◆ **Set task**
Please restate, exactly as written, the lines running from the beginning of the material through the line that has "bpy.context.scene.collection.objects.link(made)" in it.

◆ **Supplied material**
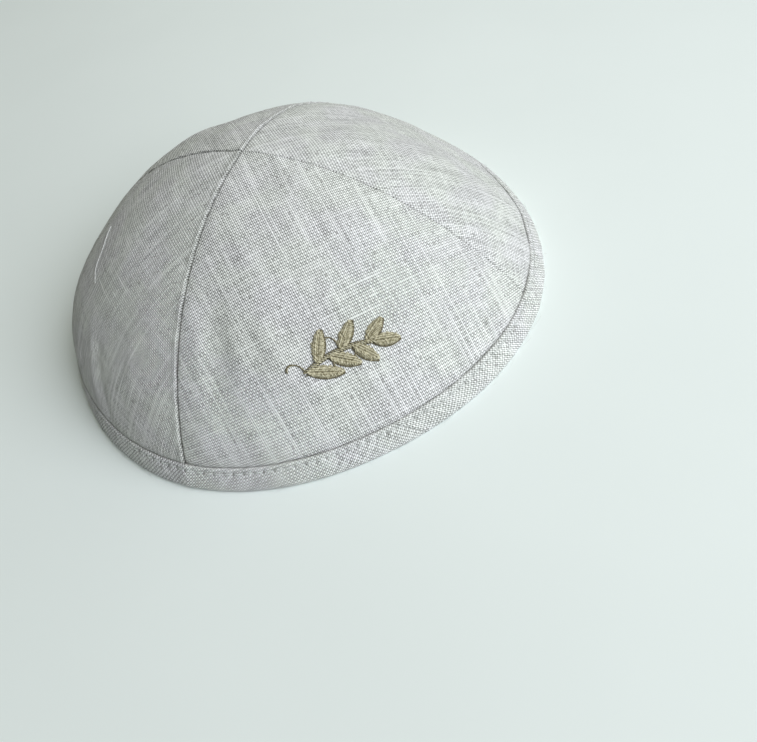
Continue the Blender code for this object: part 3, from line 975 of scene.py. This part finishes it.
def build_floor():
    half = FLOOR_SIZE / 2
    places = ((-half, -half), (half, -half), (half, half), (-half, half))
    corners = np.array([(x, y, -FLOOR_DROP) for x, y in places])
    floor = link_mesh("floor", corners, np.array(((0, 1, 2, 3),)))
    material = bpy.data.materials.new("table_top")
    material.use_nodes = True
    graph = Graph(material.node_tree)
    shader = material.node_tree.nodes["Principled BSDF"]
    place = graph.node("NewGeometry").outputs["Position"]
    cloud = graph.node("TexNoise", {"Vector": place, "Scale": 9.0, "Detail": 3.0}).outputs["Fac"]
    colour = graph.mix_colour(
        graph.ramp(cloud, 0.3, 0.7), (0.88, 0.94, 0.915, 1), (0.90, 0.96, 0.935, 1)
    )
    # Painted shade: a little darker towards the left
    side = graph.node("SeparateXYZ", {"Vector": place}).outputs["X"]
    painted_shade_left = graph.mix_colour(1.0, colour, (0.91, 0.91, 0.91, 1), "MULTIPLY")
    colour = graph.mix_colour(graph.ramp(side, -0.12, 0.12), painted_shade_left, colour)
    graph.feed(shader.inputs["Base Color"], colour)
    shader.inputs["Roughness"].default_value = 0.7
    floor.data.materials.append(material)


def add_light(name, place, target, size, power, colour):
    lamp = bpy.data.lights.new(name, "AREA")
    lamp.shape = "DISK"
    lamp.size = size
    lamp.energy = power
    lamp.color = colour
    made = bpy.data.objects.new(name, lamp)
    made.location = place
    made.rotation_euler = (Vector(target) - Vector(place)).to_track_quat("-Z", "Y").to_euler()
    bpy.context.scene.collection.objects.link(made)


build_floor()
add_light("window", (1.28, -1.36, 1.60), (0, 0, 0.02), 2.7, 79.0, (0.88, 0.92, 1.0))
world = bpy.data.worlds.new("room")
bpy.context.scene.world = world
world.use_nodes = True
room = Graph(world.node_tree)
background = world.node_tree.nodes["Background"]
background.inputs["Color"].default_value = (1.0, 1.0, 0.76, 1)
# The room is brightest overhead, as bright below, and darkest low on the left
towards = room.node("SeparateXYZ", {"Vector": room.node("TexCoord").outputs["Generated"]})
lit = room.math("MULTIPLY_ADD", room.math("ABSOLUTE", towards.outputs["Z"]), 0.26, 0.05)
lit = room.math("MULTIPLY_ADD", towards.outputs["X"], 0.28, lit)
room.feed(background.inputs["Strength"], room.math("MAXIMUM", lit, 0.0))

# Camera
# The photo's view: from the front and a little left, looking steeply down, turned on its side.

CAMERA_PLACE = (-0.020773, -0.216496, 0.190442)
CAMERA_RIGHT = (0.88721, -0.40413, -0.22258)
CAMERA_DOWN = (-0.44860, -0.64288, -0.62086)
CAMERA_FORWARD = (0.10782, 0.65068, -0.75166)
FOCAL_PIXELS = 820
PICTURE_WIDTH = 757

camera_data = bpy.data.cameras.new("camera")
camera_data.sensor_fit = "HORIZONTAL"
camera_data.sensor_width = 36
camera_data.lens = FOCAL_PIXELS * camera_data.sensor_width / PICTURE_WIDTH
camera_data.clip_start = 0.01
camera = bpy.data.objects.new("camera", camera_data)
bpy.context.scene.collection.objects.link(camera)
turned = Matrix((CAMERA_RIGHT, -Vector(CAMERA_DOWN), -Vector(CAMERA_FORWARD))).transposed()
camera.matrix_world = Matrix.Translation(CAMERA_PLACE) @ turned.to_4x4()
bpy.context.scene.camera = camera
bpy.context.scene.view_settings.view_transform = "Standard"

◆ **Exercise solution**
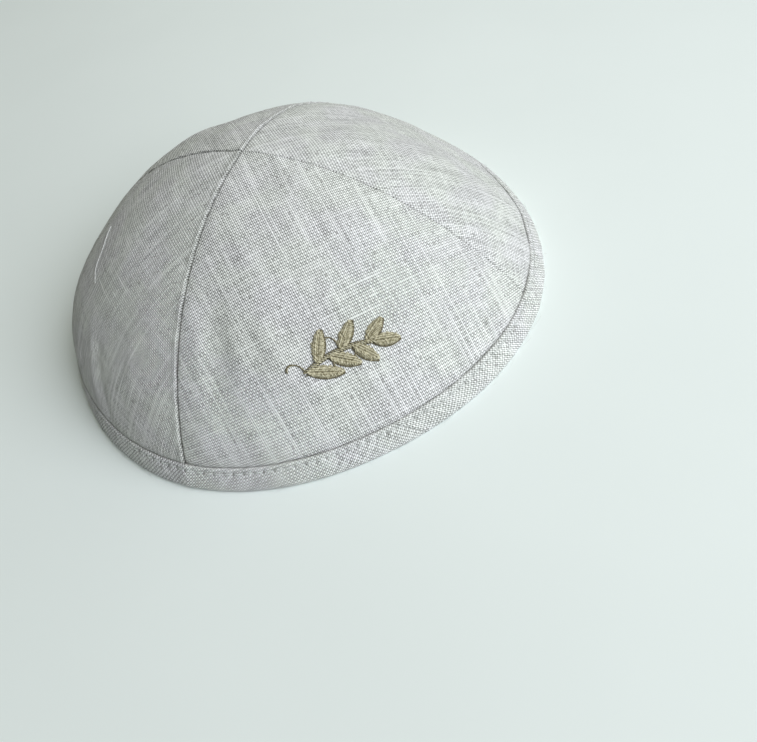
Continue the Blender code for this object: part 3, from line 975 of scene.py. This part finishes it.
def build_floor():
    half = FLOOR_SIZE / 2
    places = ((-half, -half), (half, -half), (half, half), (-half, half))
    corners = np.array([(x, y, -FLOOR_DROP) for x, y in places])
    floor = link_mesh("floor", corners, np.array(((0, 1, 2, 3),)))
    material = bpy.data.materials.new("table_top")
    material.use_nodes = True
    graph = Graph(material.node_tree)
    shader = material.node_tree.nodes["Principled BSDF"]
    place = graph.node("NewGeometry").outputs["Position"]
    cloud = graph.node("TexNoise", {"Vector": place, "Scale": 9.0, "Detail": 3.0}).outputs["Fac"]
    colour = graph.mix_colour(
        graph.ramp(cloud, 0.3, 0.7), (0.88, 0.94, 0.915, 1), (0.90, 0.96, 0.935, 1)
    )
    # Painted shade: a little darker towards the left
    side = graph.node("SeparateXYZ", {"Vector": place}).outputs["X"]
    painted_shade_left = graph.mix_colour(1.0, colour, (0.91, 0.91, 0.91, 1), "MULTIPLY")
    colour = graph.mix_colour(graph.ramp(side, -0.12, 0.12), painted_shade_left, colour)
    graph.feed(shader.inputs["Base Color"], colour)
    shader.inputs["Roughness"].default_value = 0.7
    floor.data.materials.append(material)


def add_light(name, place, target, size, power, colour):
    lamp = bpy.data.lights.new(name, "AREA")
    lamp.shape = "DISK"
    lamp.size = size
    lamp.energy = power
    lamp.color = colour
    made = bpy.data.objects.new(name, lamp)
    made.location = place
    made.rotation_euler = (Vector(target) - Vector(place)).to_track_quat("-Z", "Y").to_euler()
    bpy.context.scene.collection.objects.link(made)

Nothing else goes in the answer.